Behind the blasé veneer, Andy Warhol was more curious than people knew. Particularly when it came to money. He kept a close eye on how the ultra-rich lived, what fellow artists were being paid and who was paying them, and, of course, all the new and more saleable ways of making and selling art.  

In playwright Brent Askari’s “Andy Warhol in Iran,” now playing at Mosaic Theater Company, Warhol (Alex Mills) is brought outside of his usual area of interest when he lands face to face with a young revolutionary. While Warhol could be artistically revolutionary, he didn’t connect with the idea of forgoing the pursuit of money and fame for the infinitely more difficult task of achieving social justice.
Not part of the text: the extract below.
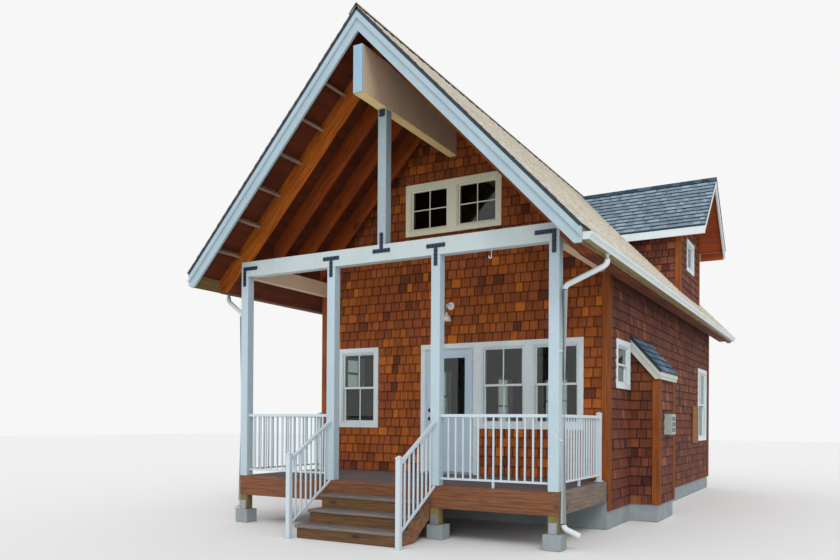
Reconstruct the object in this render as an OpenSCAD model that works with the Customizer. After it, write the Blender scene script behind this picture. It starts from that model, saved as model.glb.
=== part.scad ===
// Small shingled cabin with a covered front porch, a loft and one side dormer.
// Millimetres, +Z up, +Y from the porch towards the back of the cabin.
// The origin is on the ground, under the middle of the front foundation wall.

/* [Foundation and floors] */
// Height of the foundation walls above the ground
found_h = 410; // [300:10:600]
// Thickness of the foundation walls
found_t = 200; // [160:10:300]
// Thickness of the ground floor platform
floor_t = 300; // [200:10:400]
// Clear height of the ground floor room
room_h = 2580; // [2560:10:2700]
// Thickness of the loft floor
loft_floor_t = 200; // [120:10:260]
// Side of each porch pier
pier_w = 225; // [180:5:400]
// Height of each porch pier
pier_h = 190; // [100:10:220]
// Height of the steel plates of a pier bracket
bracket_h = 135; // [80:5:180]

/* [Cabin body] */
// Width over the side walls
body_w = 4960; // [4800:20:5200]
// Length over the front and back walls
body_len = 8420; // [8200:20:9600]
// Thickness of the outer walls
wall_t = 150; // [120:10:200]
// Height of the shingles' lowest edge above the ground
siding_z = 265; // [200:5:300]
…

The 90-minute play is not fully factual, but rather inspired by Warhol’s real life 1976 trip to Tehran to make portraits of the royal Pahlavi family in the waning days of their reign, with a focus on Farah Diba, the Shah’s elegant wife and Iran’s last empress. 

The action unfolds in a Tehran hotel suite boasting a glorious view of the snowcapped Alborz Mountains not far from Iran’s vibrant and bustling capital. It’s here, disguised as room service, that Farhad (played by Nathan Mohebbi) gains entrance to Warhol’s rooms, seeking to kidnap the pop art star to garner attention for the university students’ movement. 

Warhol meets the armed intruder with a sort of wide-eyed wonderment, flummoxed why he has been selected for abduction. Warhol can’t understand why a young man like Farhad wouldn’t prefer to be paid a big ransom on the spot, or be cast as a star in one of the Warhol Factory flicks. 

When Farhad replies it’s because Warhol is the most decadent artist in the world, Warhol mistakenly takes it for the ultimate compliment. After all, his biggest successes had been connected to celebrity and consumerism (think Campbell’s Soup Cans. 1962).  

For Warhol, decadence is aspirational. He made portraits of financiers, movie stars, and jet setters. In fact, he’d been obsessed with the lives of the rich and famous since he was a small kid in Pittsburgh thumbing through Photoplay Magazine while bed bound with Saint Vitus Dance. 

Accompanying Warhol to Tehran (unseen) are his business manager Fred Hughes, and Bob Colacello, editor of Interview magazine. Together, they make a merry trio of gay social climbers. These kinds of trips were a boon to the artist. Not only did they solidify a new strata of high society contacts, but were also superbly lucrative, thickly padding the painter’s pockets. 

While in Iran, Warhol wanted only to view Farah’s vast world-class collection of jewels, sample the caviar on tap, and get his Polaroids. Then he’d fly first class back to New York and transfer the images to silk screen and sell the portraits to the Persian royals at a hefty price. He didn’t foresee any obstacles along the way. 

Serge Seiden’s direction is spot on. He’s rendered a wonderfully even two-hander with a pair of terrifically cast actors. And Seiden plumbs the piece for humor mostly drawn from the absurdity of the situation without missing any of the serious bits.  

As Warhol, out actor Mills is instantly recognizable as the eccentric artist. He’s wearing the button-down shirt, jeans, blazer, glasses, and, of course the famed shock of white hair wig (here a little more Karen than Andy). His portrayal is better than an imitation. He gives a bit of the fey and confused, but has also infuses him with a certain dynamism. 

The energy works well with the intensity of Mohebbi’s would-be kidnapper Farhad. And while it isn’t a romance, it’s not impossible to think that Warhol might fall for a handsome male captor.  

The connection between art and politics is almost always interesting; and though not a super deep dive into the era or the life of an artist, “Andy Warhol in Iran” is a compelling, charming, and sometimes funny glimpse into that intersection.